SUMAC – Whammy Bar: January 30, 2026 (13th Floor Concert Review)
SUMAC is an American/Canadian avant-metal supergenus comprising of Vancouver based Nick Yacyshyn (Baptists), Seattle based Brian Cook (Russian Circles) and Vashon-based Aaron Turner (ex-Isis).
The trio have been rupturing the tectonic plates in the metal genre since 2014, releasing five unnerving albums since 2015, the latest, 2024’s The Healer, the third in a trilogy, described by Pitchfork “as a catalyst for bringing something else into being.”
Live, SUMAC can be a foreboding, confusing experience, with some songs lasting up to 25 minutes. As one poster on Reddit wrote, at a SUMAC concert, he noted his girlfriend assumed the feedback parts were the result of them having gear issues rather than part of their deliberate orchestration.
RST-K
Describe themselves as Aotearoan garden shed psychedelic space drone, and are the combined talents of Andrew Moon (RST) and Paul Toohey (-K), two of Aotearoa’s premier drone merchants. They released a recording – RST-K Live at OFA (old folks Association), last year, and tonight is one of the rare moments to see and hear in the flesh.

Already onstage as I arrived, it seemed the show started 30 minutes after doors, a rare and unexpected treat. The room is comfortably full, and RST-K are in the midst of creating a droning guitar based tumult. Mostly, encapsulated in their own guitar mahi, there is an underlying symbiosis, the occasional glance and acknowledgement of each other’s existence can be caught if attentive.
Subjectively, SUMAC are selective when deciding on their opening acts, and tonight RST-K have obviously been selected in keeping with SUMAC efficacy in being a genre outlier. RST-K’s noise-ambience approach to music is a rarified extension, or an analogy of PUNK, in the same way SUMAC dilate what metal, even post-metal is conceived as, by the aesthetic innovation and creative adherence of the catch-all genre.
SUMAC
Bodies kept piling in, though, fortuitously, Whammy was not rammed, visually the ‘dance-floor’ was a mass of black, and the south of ten dollar Gisborne Golds flowed like a river. Brian Cook wore a Belle and Sebastian t-shirt, a signifier of the band’s wide influences, and 9.30pm, precisely SUMAC rewarded the steadfast and curious.

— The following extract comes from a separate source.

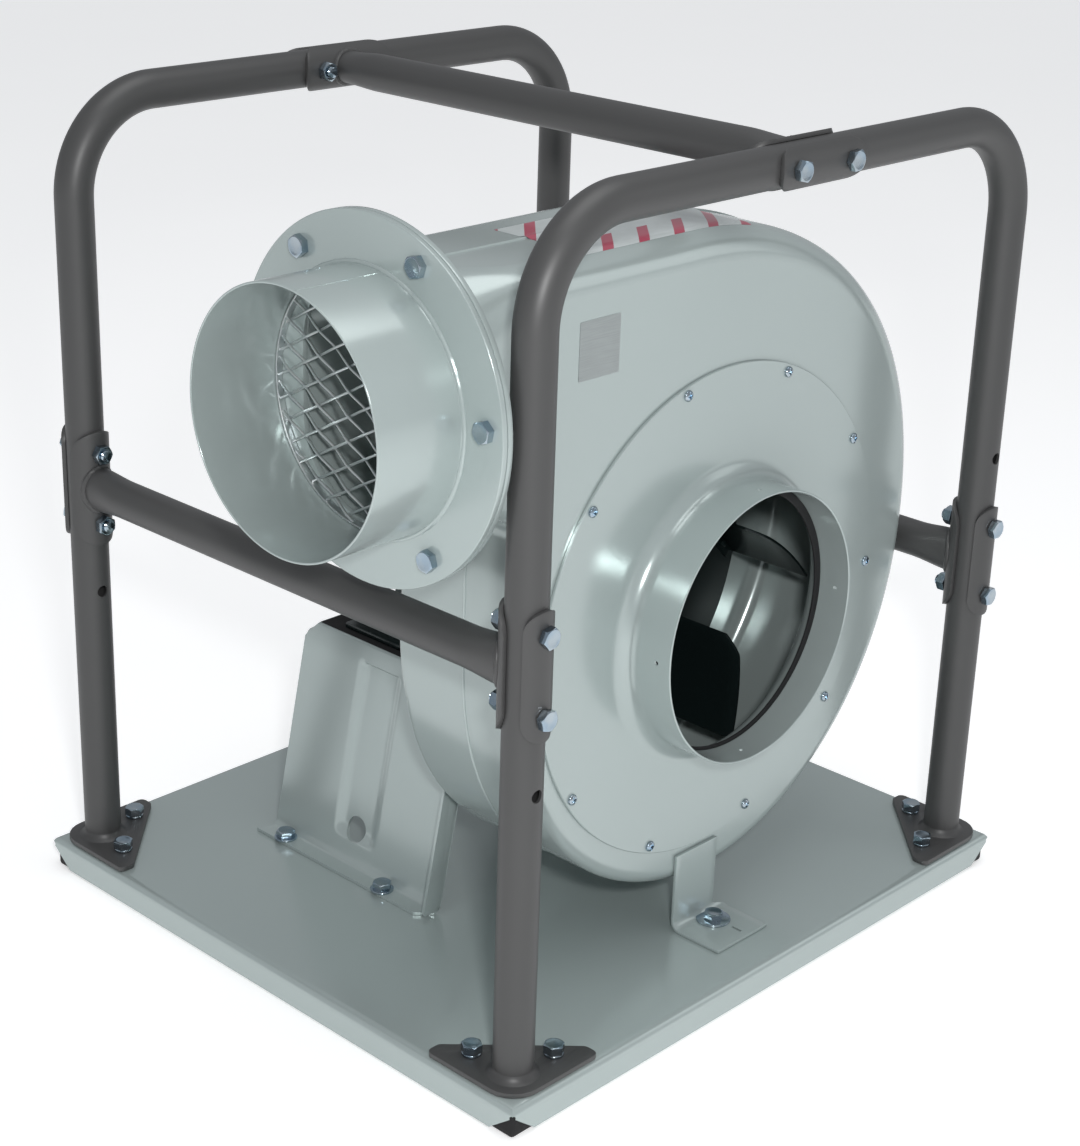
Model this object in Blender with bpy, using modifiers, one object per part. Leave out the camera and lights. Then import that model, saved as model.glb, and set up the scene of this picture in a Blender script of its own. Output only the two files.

With many of their songs running from between 10 and 25 minutes, the night’s set list could fit on a beer mat. Tonight, in the precise 60 minutes on stage, SUMAC performed perhaps five, maybe less, maybe more compositions. Compositions that may have been all, some, or none of these – Arcing Silver, Yellow Dawn, World of Light, Image of Control. The dialect of individualism was lost tonight, the creation of space, tonal peaks and troughs, blurred, misread, tempted endings and startings – effecting a blurring of time.

Together, the three, drummer, guitarist (& sole vocalist) and bassist, elicited not just the expected, but also the unforeseen, from their tools of trade, Nick Yacyshyn manipulated and finessed all parts of his guitar, creating space and sound, sounds faint and ferocious, whilst, Cook and Aaron Turner symbiotically created a rhythmic undertow, which acted as pylons for Yacyshyn’s machinations, during the chaotic walls of noise, or added ephemerol repetitions during gentle flows.
SUMAC, tonight took their audience through a complex experience that, while rooted in a genre, that wide catch-all METAL. Revealed the band members’ discharge from expectations, as they drew on genres-a-wide. Achieving by using their mechanical extensions to create industrial-like soundscapes intermittently between thrashing, growl-vocalised outbursts, and rhythmic distillation, all encapsulated in an orchestrated delivery.